Примечательно, что, когда я рассказал родственникам, почему терпеть не могу уроки плавания — хотя море и пляж я любил так сильно, что хотел прожить всю свою жизнь в воде, потому что при всей двойственности моей натуры я, безусловно, ближе всех своих собратьев к амфибии, — в ответ мне поведали совсем другую историю. Во время геноцида армян, если кто-то из турков принимал еврея за армянина, ему стоило только спустить штаны — и он оставался жив.
Позвольте же мне без всяких экивоков поставить вопросы, цель которых не столько в том, чтобы получить ответы, сколько в том, чтобы показать, в каком замешательстве я, писатель из космополитичной Александрии, пребываю по поводу вопроса о еврейской идентичности в космополитическом мире. И с этой целью давайте на долю секунды вообразим себе, что Фрейд действительно держит в руке фаллический символ.

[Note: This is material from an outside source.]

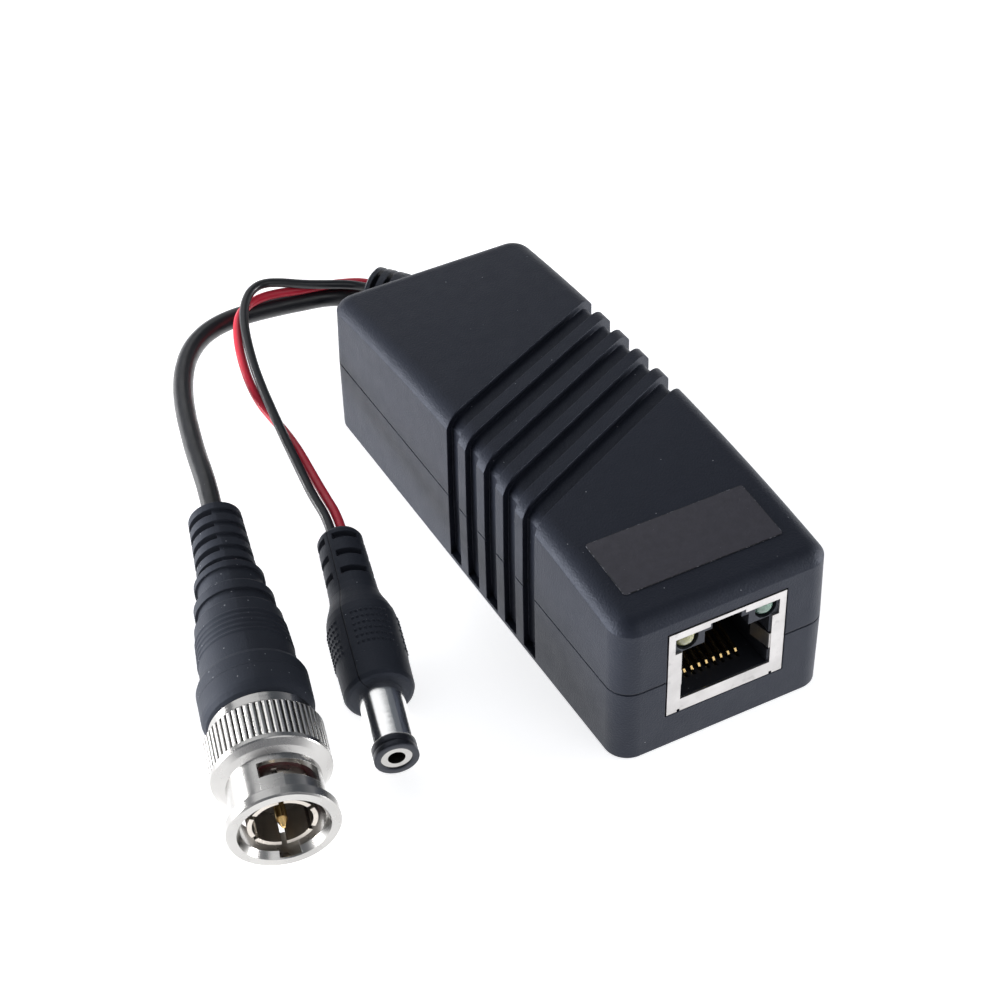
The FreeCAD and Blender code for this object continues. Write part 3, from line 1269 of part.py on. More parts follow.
doc.recompute()
for item in doc.Objects:
    if "Invalid" in item.State or "Error" in item.State:
        raise RuntimeError("%s failed: %s" % (item.Name, item.State))
for node, item in pieces.items():
    if item.Shape.isNull() or not item.Shape.isValid() or not item.Shape.Solids:
        raise RuntimeError(node + " has no valid shape")
os.makedirs("parts", exist_ok=True)
for node, item in pieces.items():
    item.Shape.exportStep("parts/%s.step" % node)
print(len(pieces), "nodes written")
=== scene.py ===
import math

import bmesh
import bpy
from mathutils import Euler, Matrix, Vector


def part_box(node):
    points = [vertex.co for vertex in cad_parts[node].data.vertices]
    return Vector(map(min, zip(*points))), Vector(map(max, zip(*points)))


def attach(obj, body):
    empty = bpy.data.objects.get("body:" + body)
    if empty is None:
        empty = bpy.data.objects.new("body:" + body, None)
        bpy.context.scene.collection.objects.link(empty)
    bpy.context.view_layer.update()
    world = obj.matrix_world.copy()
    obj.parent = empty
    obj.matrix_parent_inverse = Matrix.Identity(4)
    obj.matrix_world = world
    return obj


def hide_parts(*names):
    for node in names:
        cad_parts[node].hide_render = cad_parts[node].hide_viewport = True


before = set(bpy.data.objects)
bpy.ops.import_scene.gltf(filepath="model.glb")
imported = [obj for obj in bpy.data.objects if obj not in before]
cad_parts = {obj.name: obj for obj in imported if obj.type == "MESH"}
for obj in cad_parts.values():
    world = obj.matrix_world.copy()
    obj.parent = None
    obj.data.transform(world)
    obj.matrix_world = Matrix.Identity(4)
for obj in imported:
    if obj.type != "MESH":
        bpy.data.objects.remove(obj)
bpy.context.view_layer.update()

MM = 0.001

# Housing: the joint between its shells, and the sticker's middle and half size on its crown
SEAM_HEIGHT = 0.01083
STICKER_CENTRE = Vector((-0.0002, -0.0280))
STICKER_HALF = Vector((0.0108, 0.0045))

# Plugs: how far they lean, and for each the middle of its front and its heading, in degrees
PLUG_TILT = 6.0
BAYONET = (Vector((-0.05502, -0.03295, 0.006594)), -15.24)
POWER = (Vector((-0.0379, -0.0267, 0.003433)), -15.33)
POWER_GRIP_RADIUS = 4.42 * MM

# Knurl of the coupling sleeve, measured back from the plug's front and out from its axis
KNURL_TEETH = 60
KNURL_FRONT, KNURL_REAR = 8.4 * MM, 13.1 * MM
KNURL_FOOT = 6.7 * MM

# Cords
COAX_DIAMETER = 0.00265
WIRE_DIAMETER = 0.00125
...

Что он пытается нам сказать по поводу этого фаллоса? Может, он держит в руке еврейский член и говорит: «Смотрите, дамы и господа, я, конечно же, стопроцентный космополит, но я никогда не смогу — да и не захочу — забыть о том, что я еврей»?
Или он пытается нам сказать строго противоположное? «Смотрите, дивитесь и зрите: вот доказательство того, что я не еврей и никогда им не был».
Или: «А я вообще позволил бы вам задаться этим вопросом, если бы предполагал, что вы придумаете вот это?»
Или он говорит нечто совершенно иное? А именно: «Это просто сигара. И подумать иначе способен только еврей из Александрии, который никогда ничего не понимал во Фрейде и не пытался разобраться со своей тревожностью по поводу того, что он еврей. Сие, господин хороший, про вас говорит куда больше, чем про меня».
А я, ни секунды не поколебавшись, скажу, что он прав, что речь тут действительно обо мне и о моем захиревшем иудаизме, который отчаянно выискивает повсюду столь же захиревших евреев, хотя бы для того, чтобы потешиться иллюзией, что существуют и другие евреи вроде меня, что евреи вроде меня не одиноки, что, возможно, все евреи таковы, в том смысле, что все евреи — это другие, одинокие евреи, что ни одному еврею не дано подлинного еврейства с того момента, как он переступил порог гетто, что на всех евреях лежит отпечаток диаспоры, причем столь отчетливый, что притворяться не евреями для них — самый верный способ открыть для себя, что они евреи до мозга костей и что в этом странном новом мире, который напоминает им о том, что теперь-то они свободны, некая часть их души продолжает таиться во тьме, только и мечтая крикнуть другому еврею: «Ceci n’est pas un cigare»[10].
Путешествие литературного пилигрима в прошлое
Всякий раз, как я пытаюсь осмыслить свою писательскую сущность, на ум мне приходит возглас моего стоматолога после того, как в один прекрасный день он извлек у меня из клыка четвертый нерв, о существовании которого никто не подозревал. Может, и у меня, как у писателя, тоже есть «скрытый нерв»?
Ведь, наверное, у всех писателей есть скрытый нерв, который еще можно назвать потайной комнатой, неотторжимой собственностью, и именно он порождает их прозу, приводит ее в движение, заставляет поворачивать туда-сюда, именно он не подлежит подделке, как подпись, хотя и спрятан куда глубже, чем стиль писателя, голос и прочие общеизвестные штуковины?
Скрытый нерв — главное, что есть в каждом писателе. Именно его писатели и пытаются предъявить напоказ, когда пишут о себе в нашу эпоху персональных мемуаров. Но одновременно именно его каждый писатель первым делом учится обходить, скрывать, будто нерв этот — глубокая и постыдная тайна, которую положено прятать под много слоев ткани. Некоторые и сами не знают, что таят этот нерв от собственного взгляда, а уж от чужого и подавно. Некоторые допускают грубую ошибку, принимая исповедь за интроспекцию. Другие, наделенные, видимо, бóльшим хитроумием, открывают соблазнительные пути, прямые и окольные, чтобы сильнее всех запутать. Некоторые не в состоянии определить, зачем пишут: чтобы обнажить или упрятать этот потайной нерв.